We need only engage someone to open up about some peculiarity of pain or irritable temperament that they’ve discovered regarding their own body to know just how peculiarly different everyone is. The same is naturally true when it comes to size or shape.
But the phrase “One size fits all.” It has a certain ring to it. There is something democratic about it. Or fascist… (Though communism is clearly the political system of choice for such a concept)
While Aldous Huxley might be giggling in his grave over the concept of One Size Fits All, we can be sure that Orwell is equally tickled by the irony of ball caps built to fit every size head that say ‘Make Orwell Fiction Again.’
There lies a deeper interpretation that we can draw from this one-size-fits-all. Just as the one-size-fits-all item never really fits anyone very well, there is something else, something big, that many people, indeed most, often find a similar problem, that is: reality.
How often do our ideas about reality fail to be true? Or put another way. How often does reality prove to be stubborn to the way we’d prefer it to be? Like the one-size-fits-all shirt that doesn’t really fit too well, we are constantly faced with the fact that reality is very often not as we’d like nor what we think.
The change has to be in the other direction. Whereas any of us can dispense with a poorly made one-size-fits-all T-shirt and make one by hand that fits us perfectly, it’s the other way with reality. We have to change ourselves in order to fit reality. A sort of Procrustes bed of sorts.
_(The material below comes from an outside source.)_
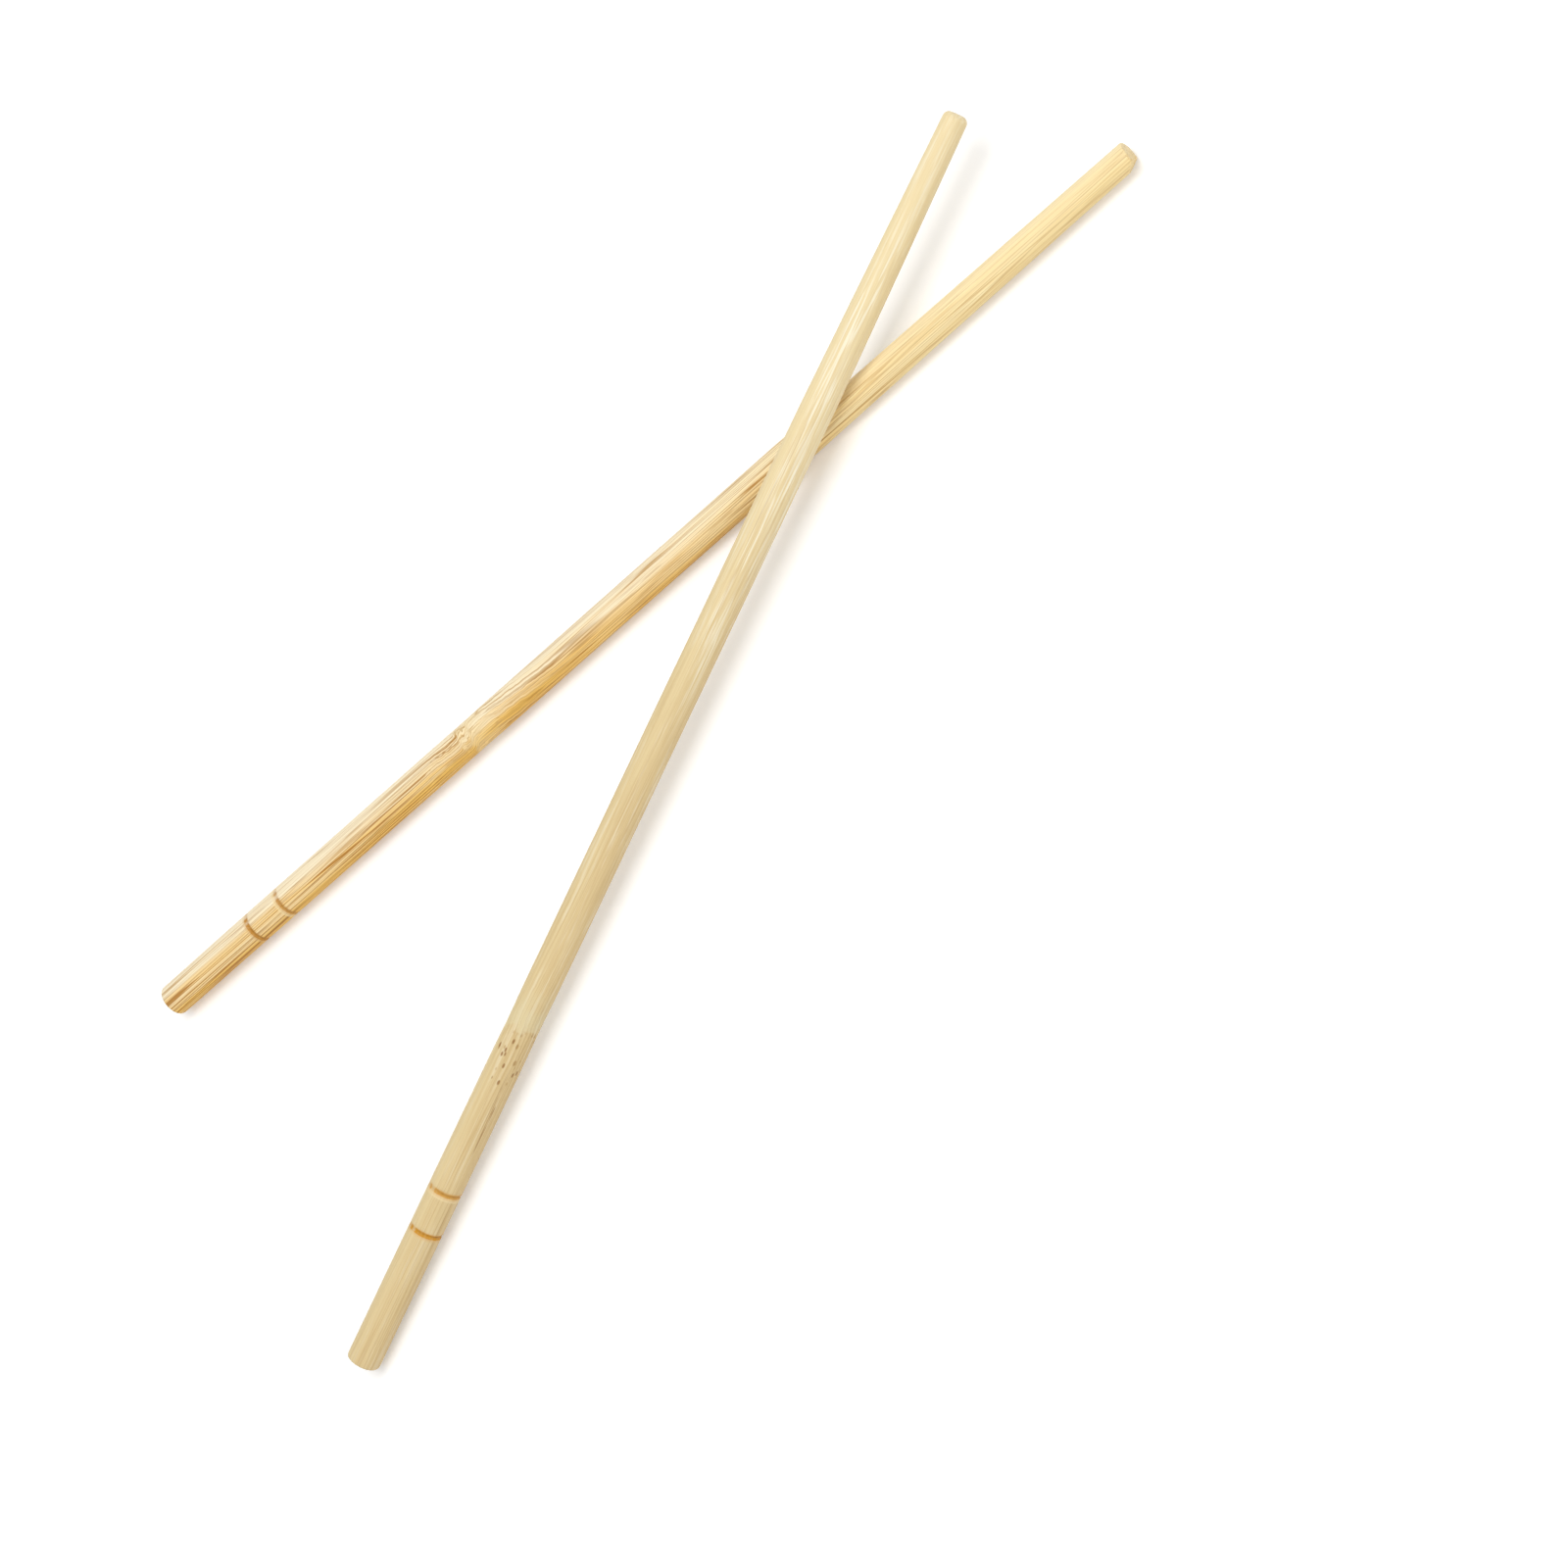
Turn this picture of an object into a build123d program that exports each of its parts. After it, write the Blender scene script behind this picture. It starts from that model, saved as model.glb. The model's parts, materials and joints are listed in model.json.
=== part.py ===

But the good thing is that the human mind, beyond almost all else that we can point a finger at seems to be the most well equipped to take on this challenge.
Indeed, one reality fits all of us, whether we like it or not. But those who flourish will realize what virtue there is in making themselves conform more and more to the reality in which we all find ourselves. Unlike a T-shirt that doesn’t fit well, there is no returning the reality we’ve been handed.
Best to see what shape we can take to better fit it.